[To be done]
In the listing below, find the line holding "The build123d and" and the line holding "lines and voids.". Write out those two lines and all lines between, exactly, and nothing more.

[Data extract]
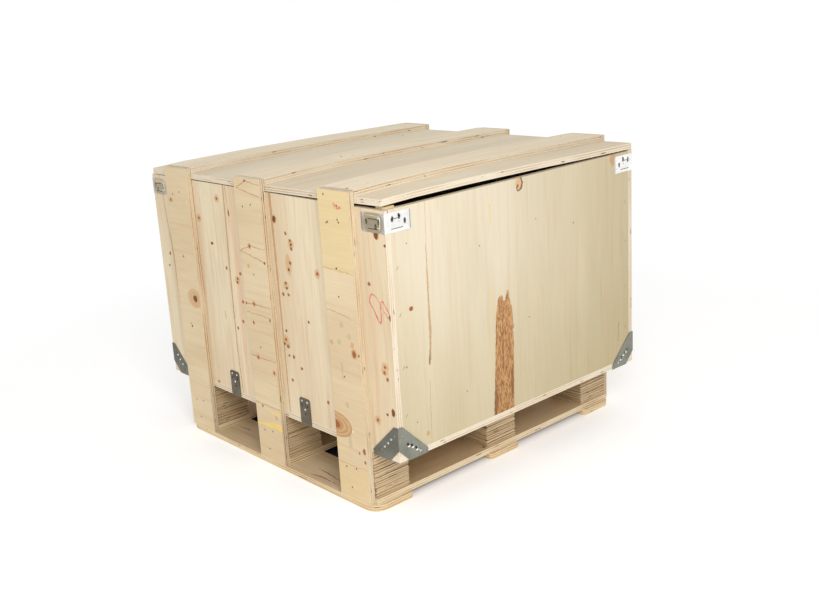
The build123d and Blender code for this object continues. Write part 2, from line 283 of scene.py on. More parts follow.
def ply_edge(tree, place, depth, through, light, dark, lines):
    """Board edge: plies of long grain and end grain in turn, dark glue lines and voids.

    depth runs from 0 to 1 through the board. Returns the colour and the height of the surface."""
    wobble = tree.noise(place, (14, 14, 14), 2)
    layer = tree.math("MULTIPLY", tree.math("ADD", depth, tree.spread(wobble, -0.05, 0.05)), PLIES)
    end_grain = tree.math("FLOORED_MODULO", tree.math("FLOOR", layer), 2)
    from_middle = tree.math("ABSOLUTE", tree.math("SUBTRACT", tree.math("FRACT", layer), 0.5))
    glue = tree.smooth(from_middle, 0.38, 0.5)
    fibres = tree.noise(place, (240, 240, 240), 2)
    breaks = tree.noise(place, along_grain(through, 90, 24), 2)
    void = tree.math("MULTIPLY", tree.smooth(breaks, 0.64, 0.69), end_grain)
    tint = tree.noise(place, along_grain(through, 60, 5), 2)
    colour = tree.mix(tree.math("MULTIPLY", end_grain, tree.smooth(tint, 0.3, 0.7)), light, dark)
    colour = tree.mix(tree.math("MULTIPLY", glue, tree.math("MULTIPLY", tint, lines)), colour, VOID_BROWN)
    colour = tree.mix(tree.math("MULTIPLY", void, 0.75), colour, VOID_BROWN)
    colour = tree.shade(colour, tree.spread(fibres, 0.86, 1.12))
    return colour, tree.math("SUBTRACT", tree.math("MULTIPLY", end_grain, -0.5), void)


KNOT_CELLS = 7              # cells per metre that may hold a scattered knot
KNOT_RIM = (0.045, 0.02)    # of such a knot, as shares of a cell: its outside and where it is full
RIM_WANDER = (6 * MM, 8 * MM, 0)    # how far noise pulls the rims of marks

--

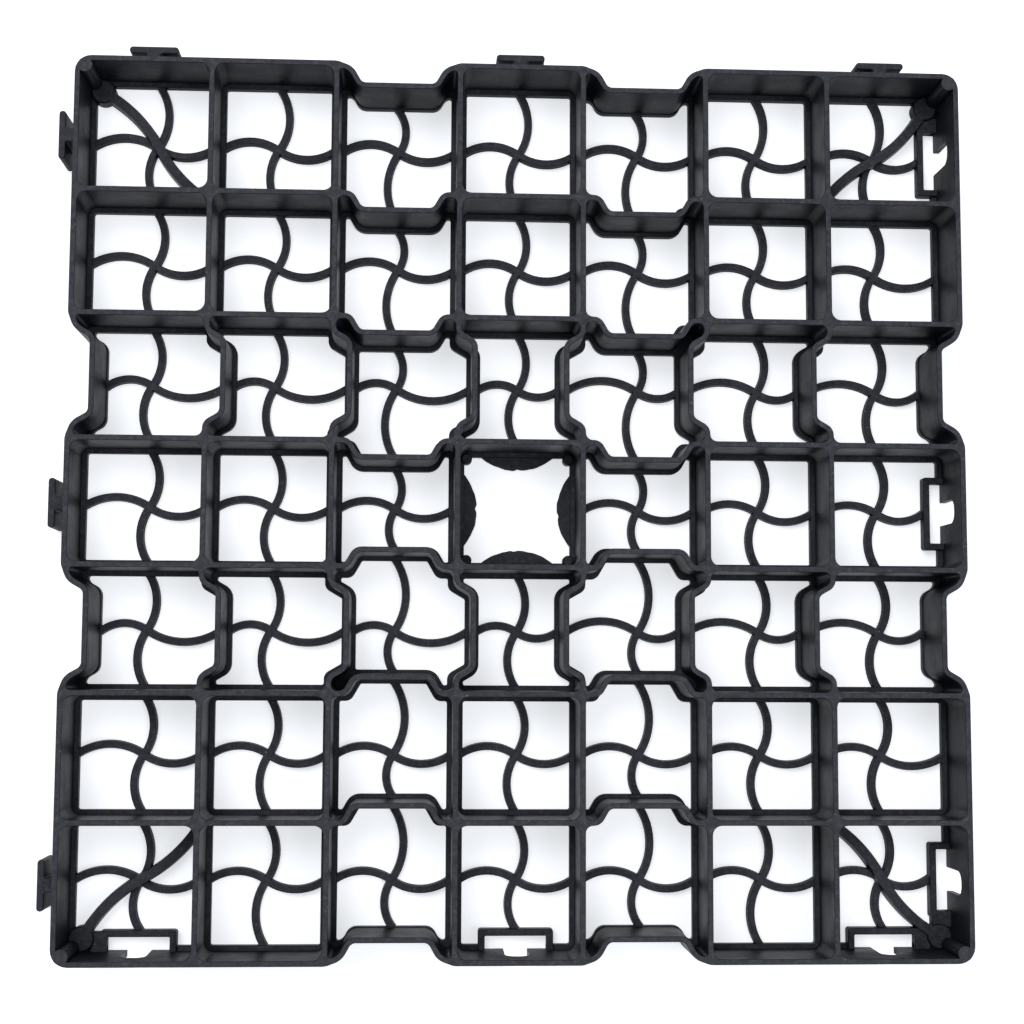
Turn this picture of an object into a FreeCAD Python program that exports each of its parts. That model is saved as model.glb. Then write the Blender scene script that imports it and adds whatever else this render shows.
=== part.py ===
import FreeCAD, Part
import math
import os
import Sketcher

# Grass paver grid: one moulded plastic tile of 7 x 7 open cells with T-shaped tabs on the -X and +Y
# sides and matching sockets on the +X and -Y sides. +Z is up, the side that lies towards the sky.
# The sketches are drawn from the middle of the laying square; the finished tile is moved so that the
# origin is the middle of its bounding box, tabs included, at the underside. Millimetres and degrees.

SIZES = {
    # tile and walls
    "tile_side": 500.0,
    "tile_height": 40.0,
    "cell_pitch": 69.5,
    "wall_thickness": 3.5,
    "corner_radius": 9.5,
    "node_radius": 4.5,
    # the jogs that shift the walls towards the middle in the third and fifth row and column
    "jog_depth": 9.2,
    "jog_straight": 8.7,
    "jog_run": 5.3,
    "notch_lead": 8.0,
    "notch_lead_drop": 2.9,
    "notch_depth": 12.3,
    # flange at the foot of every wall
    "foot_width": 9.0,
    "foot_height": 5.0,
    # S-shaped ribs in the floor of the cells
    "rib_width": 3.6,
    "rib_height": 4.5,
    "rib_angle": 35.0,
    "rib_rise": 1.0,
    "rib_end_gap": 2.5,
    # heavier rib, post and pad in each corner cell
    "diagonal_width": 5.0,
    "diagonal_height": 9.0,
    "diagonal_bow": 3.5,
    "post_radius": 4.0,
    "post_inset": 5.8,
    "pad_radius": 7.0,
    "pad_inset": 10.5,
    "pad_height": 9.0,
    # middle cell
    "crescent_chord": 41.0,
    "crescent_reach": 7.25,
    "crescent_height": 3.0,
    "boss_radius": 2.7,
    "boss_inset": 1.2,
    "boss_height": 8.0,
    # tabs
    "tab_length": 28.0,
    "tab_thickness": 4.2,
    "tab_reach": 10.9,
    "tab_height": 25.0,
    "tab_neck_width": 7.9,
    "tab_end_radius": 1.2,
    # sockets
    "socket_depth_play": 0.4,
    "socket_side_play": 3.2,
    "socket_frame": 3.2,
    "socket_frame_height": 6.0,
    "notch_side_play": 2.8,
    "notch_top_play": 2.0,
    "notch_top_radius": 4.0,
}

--

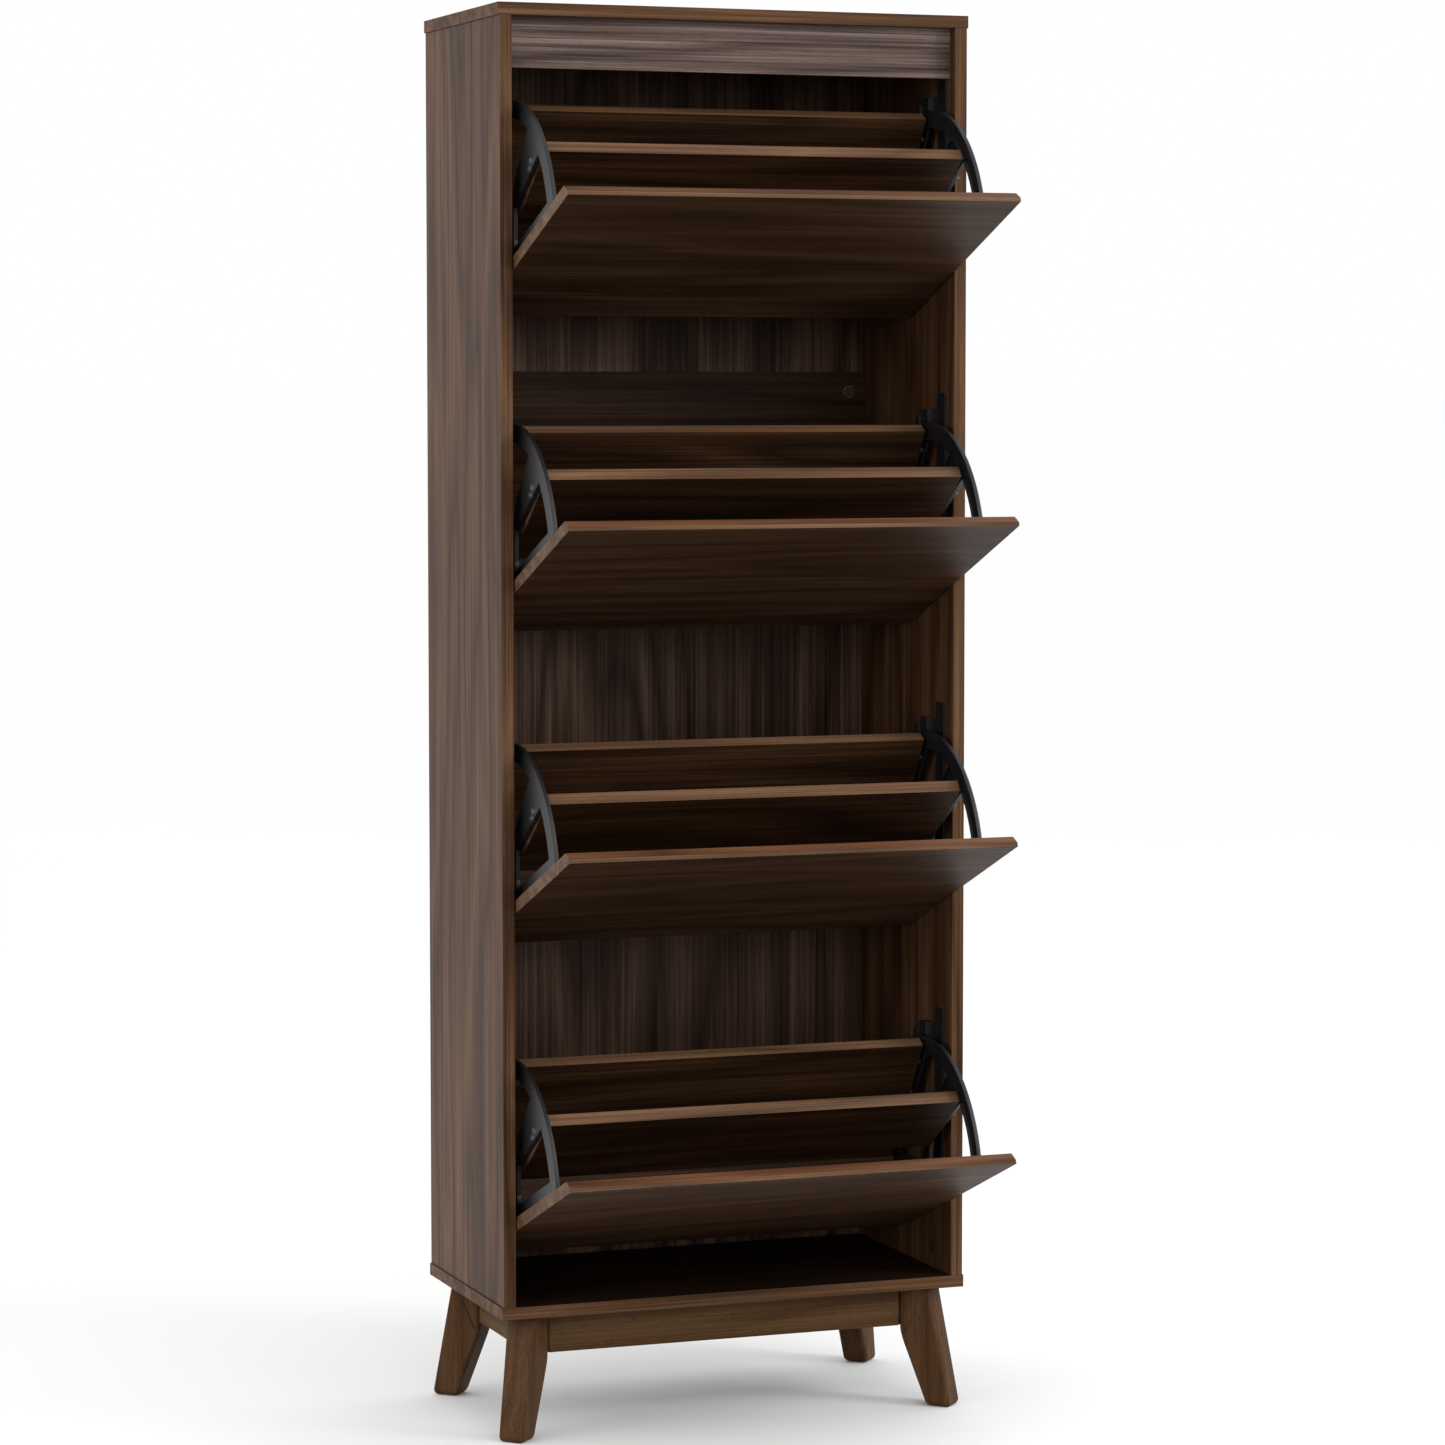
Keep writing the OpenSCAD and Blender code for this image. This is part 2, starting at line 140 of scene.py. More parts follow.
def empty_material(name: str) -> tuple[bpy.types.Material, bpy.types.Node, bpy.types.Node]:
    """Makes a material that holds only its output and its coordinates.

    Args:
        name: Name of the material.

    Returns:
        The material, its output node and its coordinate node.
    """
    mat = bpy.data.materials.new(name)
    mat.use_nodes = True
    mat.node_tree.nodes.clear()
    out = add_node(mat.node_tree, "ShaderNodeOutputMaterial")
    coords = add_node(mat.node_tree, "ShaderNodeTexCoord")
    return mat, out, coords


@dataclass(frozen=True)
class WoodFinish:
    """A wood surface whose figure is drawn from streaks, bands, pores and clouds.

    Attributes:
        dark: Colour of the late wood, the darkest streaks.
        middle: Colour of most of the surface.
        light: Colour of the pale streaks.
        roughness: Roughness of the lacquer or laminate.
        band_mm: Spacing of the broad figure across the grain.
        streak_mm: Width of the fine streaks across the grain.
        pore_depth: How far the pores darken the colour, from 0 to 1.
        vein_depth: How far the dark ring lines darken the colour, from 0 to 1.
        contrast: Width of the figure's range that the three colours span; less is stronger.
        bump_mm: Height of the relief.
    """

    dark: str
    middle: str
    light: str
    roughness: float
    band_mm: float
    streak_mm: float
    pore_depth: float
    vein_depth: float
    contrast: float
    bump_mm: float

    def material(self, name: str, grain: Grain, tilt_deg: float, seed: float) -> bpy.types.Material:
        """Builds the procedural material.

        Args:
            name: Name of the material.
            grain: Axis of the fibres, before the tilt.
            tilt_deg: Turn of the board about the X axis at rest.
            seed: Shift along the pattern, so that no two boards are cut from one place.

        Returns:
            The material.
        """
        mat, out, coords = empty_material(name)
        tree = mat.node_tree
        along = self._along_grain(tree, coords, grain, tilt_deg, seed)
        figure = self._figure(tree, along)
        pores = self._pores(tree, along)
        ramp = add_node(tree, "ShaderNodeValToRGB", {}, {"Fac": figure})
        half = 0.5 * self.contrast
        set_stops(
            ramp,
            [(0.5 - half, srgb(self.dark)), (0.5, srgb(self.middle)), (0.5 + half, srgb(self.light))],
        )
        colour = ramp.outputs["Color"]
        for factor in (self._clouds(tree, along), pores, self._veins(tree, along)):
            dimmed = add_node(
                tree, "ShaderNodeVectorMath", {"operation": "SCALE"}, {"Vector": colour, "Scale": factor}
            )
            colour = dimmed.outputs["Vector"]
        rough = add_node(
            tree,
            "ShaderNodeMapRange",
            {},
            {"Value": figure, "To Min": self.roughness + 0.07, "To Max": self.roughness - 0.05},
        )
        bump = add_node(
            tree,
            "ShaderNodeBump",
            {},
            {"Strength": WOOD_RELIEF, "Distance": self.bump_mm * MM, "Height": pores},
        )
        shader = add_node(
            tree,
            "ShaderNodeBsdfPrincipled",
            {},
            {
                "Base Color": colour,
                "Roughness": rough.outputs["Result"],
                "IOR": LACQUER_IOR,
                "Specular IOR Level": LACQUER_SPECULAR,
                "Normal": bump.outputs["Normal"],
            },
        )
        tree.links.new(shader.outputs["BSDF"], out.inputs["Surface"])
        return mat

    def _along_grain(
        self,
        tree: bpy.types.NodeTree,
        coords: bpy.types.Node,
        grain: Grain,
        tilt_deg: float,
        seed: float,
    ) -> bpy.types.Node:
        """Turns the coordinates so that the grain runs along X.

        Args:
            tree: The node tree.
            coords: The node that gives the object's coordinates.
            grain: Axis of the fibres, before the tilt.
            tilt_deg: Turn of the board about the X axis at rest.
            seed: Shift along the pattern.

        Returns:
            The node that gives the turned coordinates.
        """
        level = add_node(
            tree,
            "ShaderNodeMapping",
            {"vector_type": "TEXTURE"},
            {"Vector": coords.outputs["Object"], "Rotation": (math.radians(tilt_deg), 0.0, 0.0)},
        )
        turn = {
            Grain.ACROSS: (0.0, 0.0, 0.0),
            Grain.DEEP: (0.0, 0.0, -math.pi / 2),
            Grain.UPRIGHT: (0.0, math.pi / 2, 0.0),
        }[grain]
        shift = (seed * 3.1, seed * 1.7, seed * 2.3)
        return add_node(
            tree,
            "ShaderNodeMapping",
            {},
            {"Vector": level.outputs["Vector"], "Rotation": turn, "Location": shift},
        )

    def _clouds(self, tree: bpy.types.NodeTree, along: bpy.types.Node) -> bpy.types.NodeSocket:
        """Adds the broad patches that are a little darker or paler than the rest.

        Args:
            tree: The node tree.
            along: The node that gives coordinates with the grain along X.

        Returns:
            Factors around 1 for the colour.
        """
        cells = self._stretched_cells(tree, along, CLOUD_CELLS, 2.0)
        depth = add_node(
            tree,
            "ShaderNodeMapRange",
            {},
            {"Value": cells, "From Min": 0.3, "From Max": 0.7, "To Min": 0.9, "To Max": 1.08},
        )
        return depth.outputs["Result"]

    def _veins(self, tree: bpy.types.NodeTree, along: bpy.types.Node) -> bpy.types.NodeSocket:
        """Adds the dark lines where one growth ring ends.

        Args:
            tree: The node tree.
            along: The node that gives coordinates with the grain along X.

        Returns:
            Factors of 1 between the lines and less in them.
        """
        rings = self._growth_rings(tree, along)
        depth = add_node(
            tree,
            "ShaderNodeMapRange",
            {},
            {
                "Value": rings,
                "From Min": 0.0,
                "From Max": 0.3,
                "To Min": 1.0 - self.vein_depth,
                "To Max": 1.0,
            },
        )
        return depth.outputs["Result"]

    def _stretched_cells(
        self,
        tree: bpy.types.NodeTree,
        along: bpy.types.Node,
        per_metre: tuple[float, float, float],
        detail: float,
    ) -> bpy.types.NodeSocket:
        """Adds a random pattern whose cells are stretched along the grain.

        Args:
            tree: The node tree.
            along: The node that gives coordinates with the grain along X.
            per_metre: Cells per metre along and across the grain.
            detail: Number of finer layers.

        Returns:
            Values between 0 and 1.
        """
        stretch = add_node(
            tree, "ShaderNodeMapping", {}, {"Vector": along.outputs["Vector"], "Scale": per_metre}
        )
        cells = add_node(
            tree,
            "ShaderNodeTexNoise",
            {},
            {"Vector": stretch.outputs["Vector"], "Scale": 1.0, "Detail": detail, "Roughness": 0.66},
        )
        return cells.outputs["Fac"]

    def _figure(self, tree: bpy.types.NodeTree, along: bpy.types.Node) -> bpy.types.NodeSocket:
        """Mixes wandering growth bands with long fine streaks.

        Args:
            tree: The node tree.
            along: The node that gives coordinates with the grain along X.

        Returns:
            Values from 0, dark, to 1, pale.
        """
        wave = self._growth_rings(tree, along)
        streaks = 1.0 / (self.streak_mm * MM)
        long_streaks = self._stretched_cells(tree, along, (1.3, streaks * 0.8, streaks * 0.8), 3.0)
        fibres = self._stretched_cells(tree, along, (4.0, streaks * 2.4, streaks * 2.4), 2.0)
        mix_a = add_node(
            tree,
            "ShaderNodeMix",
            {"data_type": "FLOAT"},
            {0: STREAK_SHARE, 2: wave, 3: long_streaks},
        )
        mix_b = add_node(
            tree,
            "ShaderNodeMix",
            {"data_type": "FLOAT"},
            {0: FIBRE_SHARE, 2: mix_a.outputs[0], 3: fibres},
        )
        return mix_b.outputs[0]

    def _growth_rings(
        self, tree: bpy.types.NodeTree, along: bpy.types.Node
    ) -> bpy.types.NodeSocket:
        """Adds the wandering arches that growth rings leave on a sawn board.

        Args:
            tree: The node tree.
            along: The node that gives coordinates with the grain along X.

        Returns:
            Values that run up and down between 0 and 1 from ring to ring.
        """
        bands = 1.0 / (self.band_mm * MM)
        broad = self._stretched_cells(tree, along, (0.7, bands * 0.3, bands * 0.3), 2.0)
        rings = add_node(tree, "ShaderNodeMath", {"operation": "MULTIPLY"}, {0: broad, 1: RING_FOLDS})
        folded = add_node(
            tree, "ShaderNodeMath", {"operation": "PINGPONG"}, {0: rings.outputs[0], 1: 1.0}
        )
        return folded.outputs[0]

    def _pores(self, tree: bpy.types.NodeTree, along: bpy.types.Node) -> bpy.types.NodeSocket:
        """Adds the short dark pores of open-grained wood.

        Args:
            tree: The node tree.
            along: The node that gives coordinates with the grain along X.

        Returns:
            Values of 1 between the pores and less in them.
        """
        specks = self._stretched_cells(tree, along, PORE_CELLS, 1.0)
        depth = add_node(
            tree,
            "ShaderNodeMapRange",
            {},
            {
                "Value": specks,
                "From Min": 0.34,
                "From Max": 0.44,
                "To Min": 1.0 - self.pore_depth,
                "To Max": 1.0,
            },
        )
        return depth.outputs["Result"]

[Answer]
The build123d and Blender code for this object continues. Write part 2, from line 283 of scene.py on. More parts follow.
def ply_edge(tree, place, depth, through, light, dark, lines):
    """Board edge: plies of long grain and end grain in turn, dark glue lines and voids.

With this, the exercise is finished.